* [Goal of the exercise]: Quote the entries word for word. Omit the pictures.

[Entries with model source code]
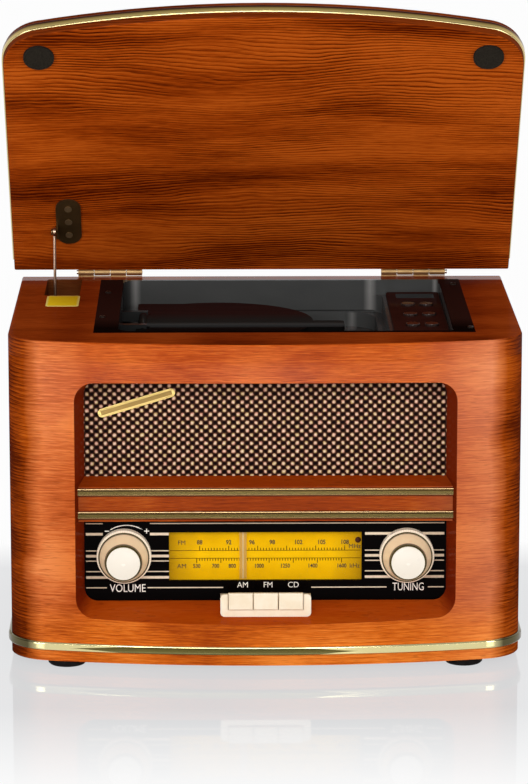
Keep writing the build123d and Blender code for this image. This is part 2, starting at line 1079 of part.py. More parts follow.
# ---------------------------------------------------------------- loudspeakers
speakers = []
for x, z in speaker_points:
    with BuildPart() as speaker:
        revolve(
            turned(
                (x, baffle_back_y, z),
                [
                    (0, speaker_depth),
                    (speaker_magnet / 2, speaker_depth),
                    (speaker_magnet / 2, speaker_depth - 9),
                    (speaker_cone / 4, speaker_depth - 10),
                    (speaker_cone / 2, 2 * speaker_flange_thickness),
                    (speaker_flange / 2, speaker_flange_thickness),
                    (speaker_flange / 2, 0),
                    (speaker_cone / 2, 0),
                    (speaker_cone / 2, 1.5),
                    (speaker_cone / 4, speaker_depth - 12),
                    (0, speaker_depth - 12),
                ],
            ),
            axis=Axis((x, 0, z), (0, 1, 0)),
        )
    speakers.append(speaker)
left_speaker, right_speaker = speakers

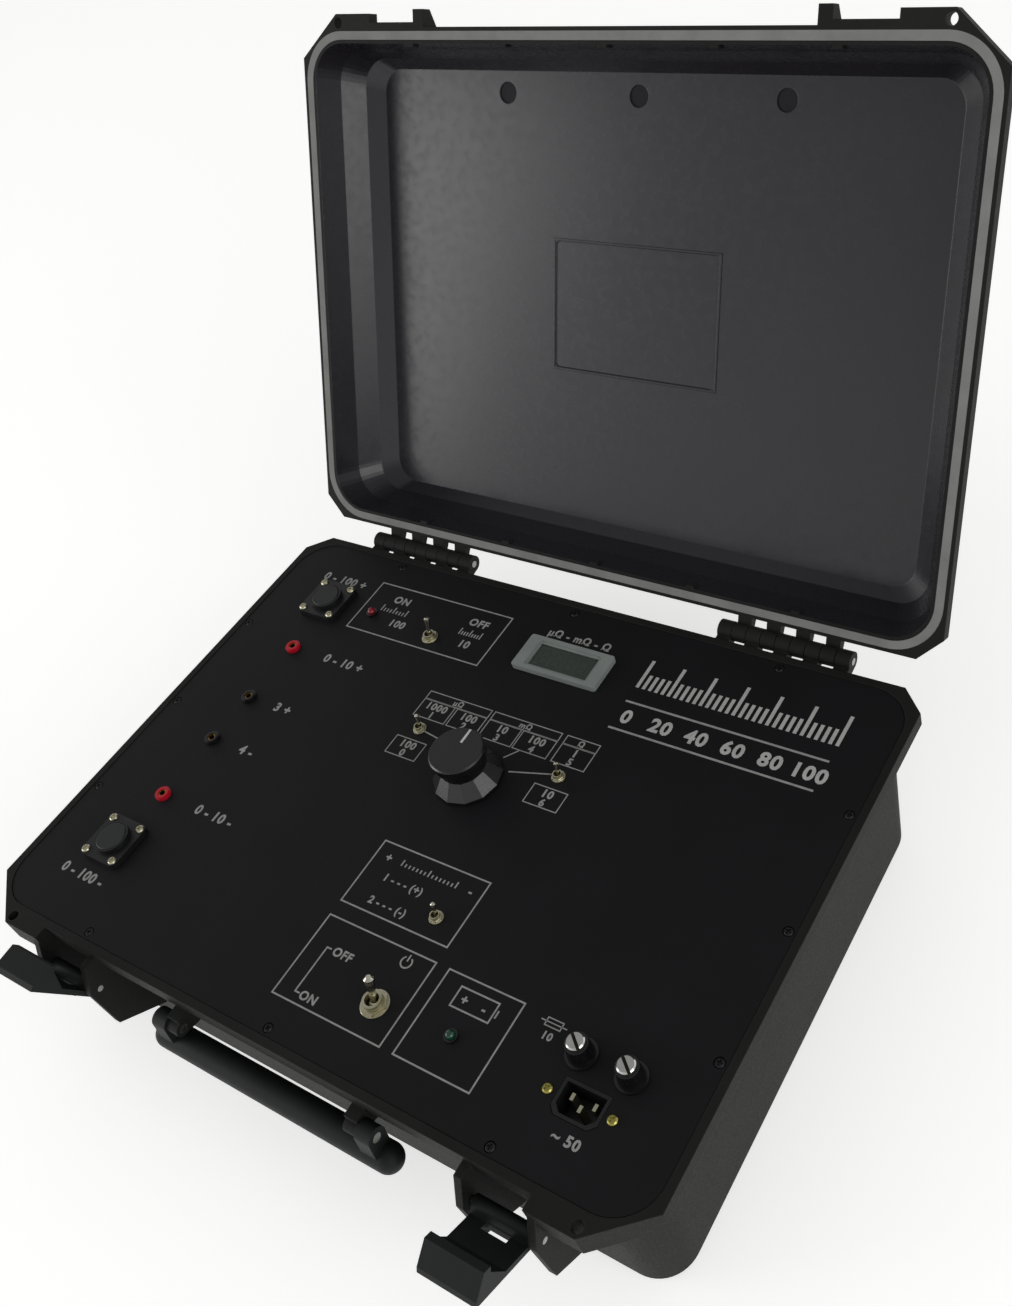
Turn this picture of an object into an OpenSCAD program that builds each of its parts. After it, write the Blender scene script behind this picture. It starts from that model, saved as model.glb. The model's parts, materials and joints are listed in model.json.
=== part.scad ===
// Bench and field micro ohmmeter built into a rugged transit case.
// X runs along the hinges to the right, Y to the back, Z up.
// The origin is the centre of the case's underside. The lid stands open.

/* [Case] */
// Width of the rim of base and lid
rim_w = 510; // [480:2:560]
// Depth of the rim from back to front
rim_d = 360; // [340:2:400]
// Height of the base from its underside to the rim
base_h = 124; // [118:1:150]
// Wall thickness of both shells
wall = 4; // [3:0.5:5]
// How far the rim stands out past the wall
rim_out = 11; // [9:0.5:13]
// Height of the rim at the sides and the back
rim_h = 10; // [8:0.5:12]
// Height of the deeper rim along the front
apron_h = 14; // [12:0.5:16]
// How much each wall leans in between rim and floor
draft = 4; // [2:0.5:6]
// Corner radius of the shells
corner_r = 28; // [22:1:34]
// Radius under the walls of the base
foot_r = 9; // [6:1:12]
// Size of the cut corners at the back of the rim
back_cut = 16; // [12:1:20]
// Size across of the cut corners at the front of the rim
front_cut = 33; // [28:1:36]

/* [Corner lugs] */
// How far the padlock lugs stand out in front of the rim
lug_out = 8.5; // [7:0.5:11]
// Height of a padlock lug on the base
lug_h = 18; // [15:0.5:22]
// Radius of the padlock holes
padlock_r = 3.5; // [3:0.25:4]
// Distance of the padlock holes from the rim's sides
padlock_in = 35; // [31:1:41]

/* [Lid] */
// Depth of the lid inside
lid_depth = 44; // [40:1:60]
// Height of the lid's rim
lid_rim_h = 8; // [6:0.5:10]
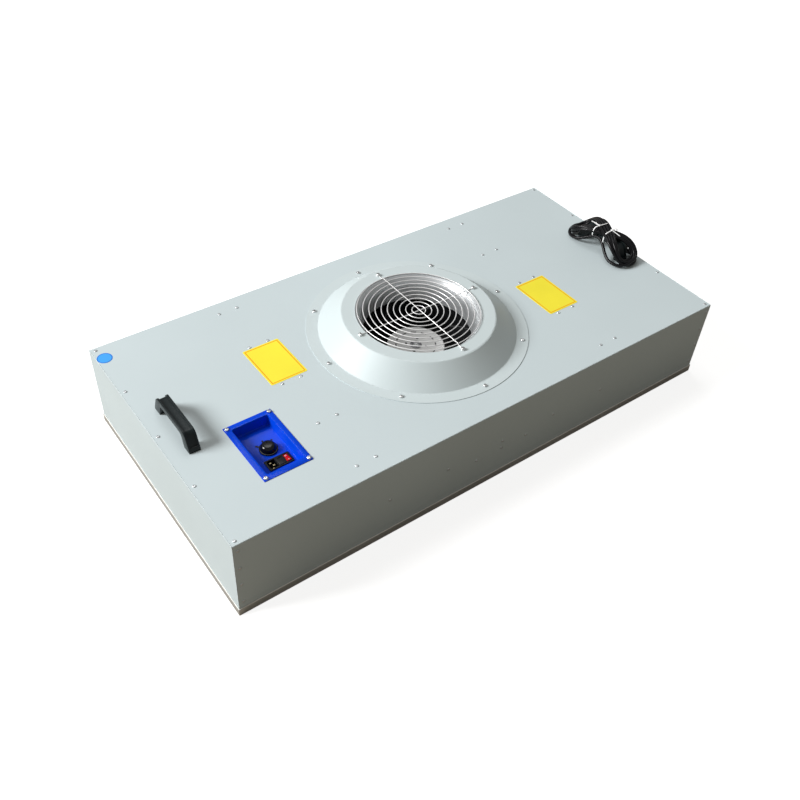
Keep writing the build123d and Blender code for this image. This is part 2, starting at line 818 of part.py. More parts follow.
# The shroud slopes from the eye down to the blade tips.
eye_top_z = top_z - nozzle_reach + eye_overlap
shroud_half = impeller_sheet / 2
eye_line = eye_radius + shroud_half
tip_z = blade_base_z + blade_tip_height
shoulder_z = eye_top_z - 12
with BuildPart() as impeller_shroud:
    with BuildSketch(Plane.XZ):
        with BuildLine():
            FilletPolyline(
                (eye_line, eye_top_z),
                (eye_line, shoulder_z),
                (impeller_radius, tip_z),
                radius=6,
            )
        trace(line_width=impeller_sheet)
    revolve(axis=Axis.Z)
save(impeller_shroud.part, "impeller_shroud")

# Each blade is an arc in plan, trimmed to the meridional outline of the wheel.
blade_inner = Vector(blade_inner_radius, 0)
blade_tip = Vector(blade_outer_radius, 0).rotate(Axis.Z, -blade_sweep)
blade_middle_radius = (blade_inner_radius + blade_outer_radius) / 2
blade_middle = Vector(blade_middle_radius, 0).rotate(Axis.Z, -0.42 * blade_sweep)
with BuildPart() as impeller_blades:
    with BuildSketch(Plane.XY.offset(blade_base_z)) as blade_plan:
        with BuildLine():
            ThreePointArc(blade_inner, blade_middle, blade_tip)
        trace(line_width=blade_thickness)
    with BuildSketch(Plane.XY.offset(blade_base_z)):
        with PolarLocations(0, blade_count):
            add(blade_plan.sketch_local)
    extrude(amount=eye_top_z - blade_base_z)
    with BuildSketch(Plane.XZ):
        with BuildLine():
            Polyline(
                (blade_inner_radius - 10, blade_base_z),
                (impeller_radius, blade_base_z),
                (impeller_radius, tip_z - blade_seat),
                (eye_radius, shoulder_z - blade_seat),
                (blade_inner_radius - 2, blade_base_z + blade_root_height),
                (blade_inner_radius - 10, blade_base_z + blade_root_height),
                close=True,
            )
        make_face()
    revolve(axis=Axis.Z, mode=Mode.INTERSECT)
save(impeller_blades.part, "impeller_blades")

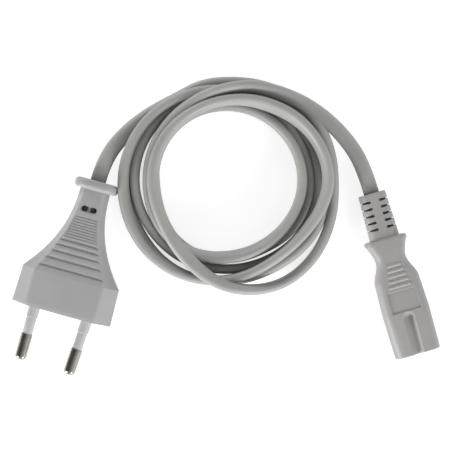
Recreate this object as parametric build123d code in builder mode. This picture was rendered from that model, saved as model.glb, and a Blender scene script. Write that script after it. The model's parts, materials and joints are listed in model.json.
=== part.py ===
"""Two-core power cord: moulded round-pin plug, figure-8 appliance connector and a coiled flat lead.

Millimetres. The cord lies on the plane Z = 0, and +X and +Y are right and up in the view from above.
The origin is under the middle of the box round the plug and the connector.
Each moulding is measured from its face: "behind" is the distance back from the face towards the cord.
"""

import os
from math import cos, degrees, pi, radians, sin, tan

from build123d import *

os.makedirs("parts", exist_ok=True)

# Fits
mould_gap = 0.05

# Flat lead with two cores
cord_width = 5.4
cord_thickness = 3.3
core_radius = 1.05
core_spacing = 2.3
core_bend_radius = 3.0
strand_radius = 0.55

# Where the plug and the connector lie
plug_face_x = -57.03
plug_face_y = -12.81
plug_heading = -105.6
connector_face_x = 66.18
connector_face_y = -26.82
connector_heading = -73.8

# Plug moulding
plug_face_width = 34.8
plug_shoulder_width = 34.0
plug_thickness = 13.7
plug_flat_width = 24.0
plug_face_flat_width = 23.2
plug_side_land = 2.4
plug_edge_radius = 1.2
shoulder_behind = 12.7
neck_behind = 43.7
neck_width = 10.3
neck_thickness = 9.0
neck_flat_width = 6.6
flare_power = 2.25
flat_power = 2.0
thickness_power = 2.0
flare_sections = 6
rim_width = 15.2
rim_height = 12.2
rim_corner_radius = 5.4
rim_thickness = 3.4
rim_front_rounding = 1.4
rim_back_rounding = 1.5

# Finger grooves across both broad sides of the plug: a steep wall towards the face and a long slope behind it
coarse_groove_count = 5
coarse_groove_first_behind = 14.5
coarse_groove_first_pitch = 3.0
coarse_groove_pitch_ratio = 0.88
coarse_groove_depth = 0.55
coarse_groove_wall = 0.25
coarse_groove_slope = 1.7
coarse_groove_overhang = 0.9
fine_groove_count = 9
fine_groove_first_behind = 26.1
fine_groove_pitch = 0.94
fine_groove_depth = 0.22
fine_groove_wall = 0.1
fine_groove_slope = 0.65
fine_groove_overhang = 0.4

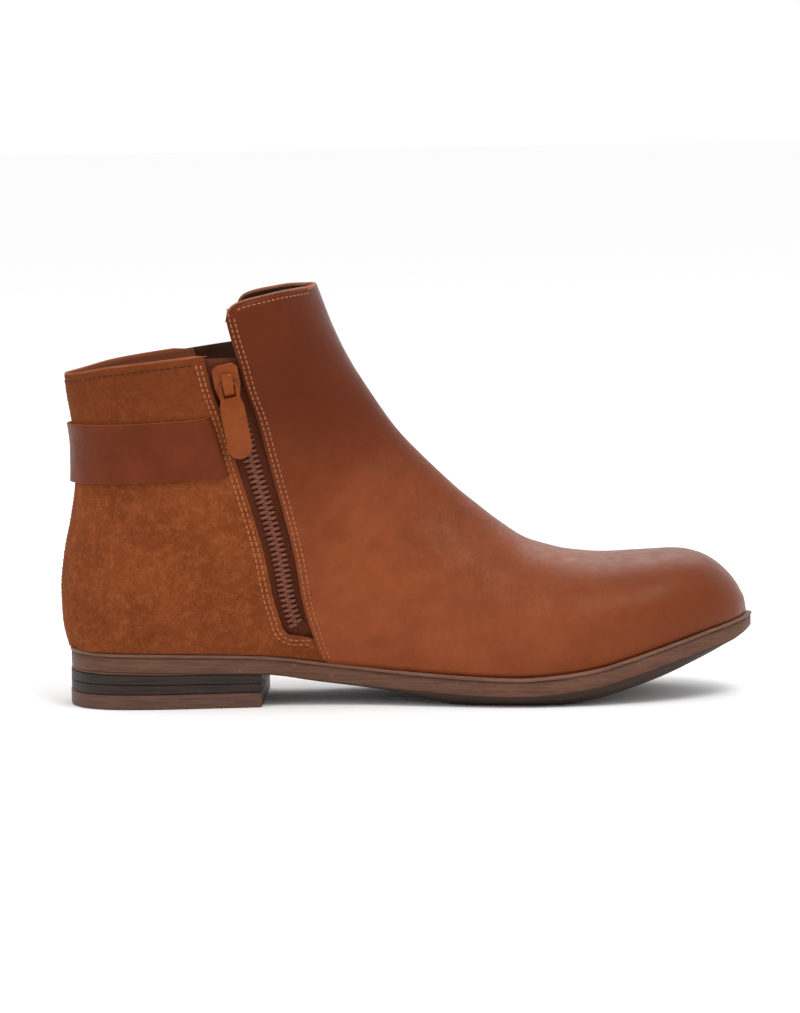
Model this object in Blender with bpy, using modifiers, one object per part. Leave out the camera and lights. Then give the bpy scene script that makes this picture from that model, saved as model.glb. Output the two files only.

* [Task output]:
Keep writing the build123d and Blender code for this image. This is part 2, starting at line 1079 of part.py. More parts follow.
# ---------------------------------------------------------------- loudspeakers
speakers = []
for x, z in speaker_points:
    with BuildPart() as speaker:
        revolve(
            turned(
                (x, baffle_back_y, z),
                [
                    (0, speaker_depth),
                    (speaker_magnet / 2, speaker_depth),
                    (speaker_magnet / 2, speaker_depth - 9),
                    (speaker_cone / 4, speaker_depth - 10),
                    (speaker_cone / 2, 2 * speaker_flange_thickness),
                    (speaker_flange / 2, speaker_flange_thickness),
                    (speaker_flange / 2, 0),
                    (speaker_cone / 2, 0),
                    (speaker_cone / 2, 1.5),
                    (speaker_cone / 4, speaker_depth - 12),
                    (0, speaker_depth - 12),
                ],
            ),
            axis=Axis((x, 0, z), (0, 1, 0)),
        )
    speakers.append(speaker)
left_speaker, right_speaker = speakers

Turn this picture of an object into an OpenSCAD program that builds each of its parts. After it, write the Blender scene script behind this picture. It starts from that model, saved as model.glb. The model's parts, materials and joints are listed in model.json.
=== part.scad ===
// Bench and field micro ohmmeter built into a rugged transit case.
// X runs along the hinges to the right, Y to the back, Z up.
// The origin is the centre of the case's underside. The lid stands open.

/* [Case] */
// Width of the rim of base and lid
rim_w = 510; // [480:2:560]
// Depth of the rim from back to front
rim_d = 360; // [340:2:400]
// Height of the base from its underside to the rim
base_h = 124; // [118:1:150]
// Wall thickness of both shells
wall = 4; // [3:0.5:5]
// How far the rim stands out past the wall
rim_out = 11; // [9:0.5:13]
// Height of the rim at the sides and the back
rim_h = 10; // [8:0.5:12]
// Height of the deeper rim along the front
apron_h = 14; // [12:0.5:16]
// How much each wall leans in between rim and floor
draft = 4; // [2:0.5:6]
// Corner radius of the shells
corner_r = 28; // [22:1:34]
// Radius under the walls of the base
foot_r = 9; // [6:1:12]
// Size of the cut corners at the back of the rim
back_cut = 16; // [12:1:20]
// Size across of the cut corners at the front of the rim
front_cut = 33; // [28:1:36]

/* [Corner lugs] */
// How far the padlock lugs stand out in front of the rim
lug_out = 8.5; // [7:0.5:11]
// Height of a padlock lug on the base
lug_h = 18; // [15:0.5:22]
// Radius of the padlock holes
padlock_r = 3.5; // [3:0.25:4]
// Distance of the padlock holes from the rim's sides
padlock_in = 35; // [31:1:41]

/* [Lid] */
// Depth of the lid inside
lid_depth = 44; // [40:1:60]
// Height of the lid's rim
lid_rim_h = 8; // [6:0.5:10]
Keep writing the build123d and Blender code for this image. This is part 2, starting at line 818 of part.py. More parts follow.
# The shroud slopes from the eye down to the blade tips.
eye_top_z = top_z - nozzle_reach + eye_overlap
shroud_half = impeller_sheet / 2
eye_line = eye_radius + shroud_half
tip_z = blade_base_z + blade_tip_height
shoulder_z = eye_top_z - 12
with BuildPart() as impeller_shroud:
    with BuildSketch(Plane.XZ):
        with BuildLine():
            FilletPolyline(
                (eye_line, eye_top_z),
                (eye_line, shoulder_z),
                (impeller_radius, tip_z),
                radius=6,
            )
        trace(line_width=impeller_sheet)
    revolve(axis=Axis.Z)
save(impeller_shroud.part, "impeller_shroud")

# Each blade is an arc in plan, trimmed to the meridional outline of the wheel.
blade_inner = Vector(blade_inner_radius, 0)
blade_tip = Vector(blade_outer_radius, 0).rotate(Axis.Z, -blade_sweep)
blade_middle_radius = (blade_inner_radius + blade_outer_radius) / 2
blade_middle = Vector(blade_middle_radius, 0).rotate(Axis.Z, -0.42 * blade_sweep)
with BuildPart() as impeller_blades:
    with BuildSketch(Plane.XY.offset(blade_base_z)) as blade_plan:
        with BuildLine():
            ThreePointArc(blade_inner, blade_middle, blade_tip)
        trace(line_width=blade_thickness)
    with BuildSketch(Plane.XY.offset(blade_base_z)):
        with PolarLocations(0, blade_count):
            add(blade_plan.sketch_local)
    extrude(amount=eye_top_z - blade_base_z)
    with BuildSketch(Plane.XZ):
        with BuildLine():
            Polyline(
                (blade_inner_radius - 10, blade_base_z),
                (impeller_radius, blade_base_z),
                (impeller_radius, tip_z - blade_seat),
                (eye_radius, shoulder_z - blade_seat),
                (blade_inner_radius - 2, blade_base_z + blade_root_height),
                (blade_inner_radius - 10, blade_base_z + blade_root_height),
                close=True,
            )
        make_face()
    revolve(axis=Axis.Z, mode=Mode.INTERSECT)
save(impeller_blades.part, "impeller_blades")

Recreate this object as parametric build123d code in builder mode. This picture was rendered from that model, saved as model.glb, and a Blender scene script. Write that script after it. The model's parts, materials and joints are listed in model.json.
=== part.py ===
"""Two-core power cord: moulded round-pin plug, figure-8 appliance connector and a coiled flat lead.

Millimetres. The cord lies on the plane Z = 0, and +X and +Y are right and up in the view from above.
The origin is under the middle of the box round the plug and the connector.
Each moulding is measured from its face: "behind" is the distance back from the face towards the cord.
"""

import os
from math import cos, degrees, pi, radians, sin, tan

from build123d import *

os.makedirs("parts", exist_ok=True)

# Fits
mould_gap = 0.05

# Flat lead with two cores
cord_width = 5.4
cord_thickness = 3.3
core_radius = 1.05
core_spacing = 2.3
core_bend_radius = 3.0
strand_radius = 0.55

# Where the plug and the connector lie
plug_face_x = -57.03
plug_face_y = -12.81
plug_heading = -105.6
connector_face_x = 66.18
connector_face_y = -26.82
connector_heading = -73.8

# Plug moulding
plug_face_width = 34.8
plug_shoulder_width = 34.0
plug_thickness = 13.7
plug_flat_width = 24.0
plug_face_flat_width = 23.2
plug_side_land = 2.4
plug_edge_radius = 1.2
shoulder_behind = 12.7
neck_behind = 43.7
neck_width = 10.3
neck_thickness = 9.0
neck_flat_width = 6.6
flare_power = 2.25
flat_power = 2.0
thickness_power = 2.0
flare_sections = 6
rim_width = 15.2
rim_height = 12.2
rim_corner_radius = 5.4
rim_thickness = 3.4
rim_front_rounding = 1.4
rim_back_rounding = 1.5

# Finger grooves across both broad sides of the plug: a steep wall towards the face and a long slope behind it
coarse_groove_count = 5
coarse_groove_first_behind = 14.5
coarse_groove_first_pitch = 3.0
coarse_groove_pitch_ratio = 0.88
coarse_groove_depth = 0.55
coarse_groove_wall = 0.25
coarse_groove_slope = 1.7
coarse_groove_overhang = 0.9
fine_groove_count = 9
fine_groove_first_behind = 26.1
fine_groove_pitch = 0.94
fine_groove_depth = 0.22
fine_groove_wall = 0.1
fine_groove_slope = 0.65
fine_groove_overhang = 0.4

Model this object in Blender with bpy, using modifiers, one object per part. Leave out the camera and lights. Then give the bpy scene script that makes this picture from that model, saved as model.glb. Output the two files only.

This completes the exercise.